Under the Affordable Care Act, a.k.a. Obamacare, business owners required to provide health insurance to employees are also required to cover birth control, although exceptions were made for non-profit corporations and religious institutions. Two for-profit corporations, Hobby Lobby and Conestoga Wood Specialties, both owned by families with moral religious objections to the contraceptive mandate, mounted separate challenges to the law. The U.S. Court of Appeals for the 10th Circuit subsequently sided with Hobby Lobby, citing “the First Amendment logic of Citizens United,” while the 3rd Circuit Court of Appeals ruled that Conestoga’s rights were not violated.
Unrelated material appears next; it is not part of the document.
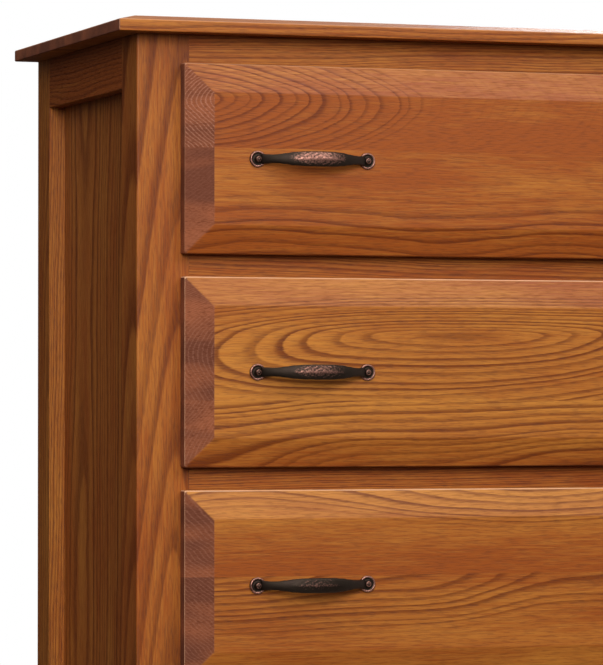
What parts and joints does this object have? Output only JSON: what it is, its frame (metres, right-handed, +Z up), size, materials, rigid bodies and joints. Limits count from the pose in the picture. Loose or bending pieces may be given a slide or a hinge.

In asking the Supreme Court to affirm the 10th Circuit’s ruling and reverse the 3rd circuit, Rutherford Institute attorneys argue that defining the parameters in which corporate entities may operate is a matter to be settled by the States and those who govern those entities, noting that “states both enable and require corporations to make moral decisions and to engage in practices that result from those decisions.” Countering the narrative by federal officials that non-profit status is what determines the threshold of moral action, Rutherford attorneys point out that “the measure of moral action is motivation” and that the United States Supreme Court has “regularly recognized that religious and secular conduct can co-exist in the same person.” Affiliate attorneys D. Alicia Hickok, Jason P. Gosselin, and Todd N. Hutchison with Drinker, Biddle & Reath assisted in drafting the amicus brief.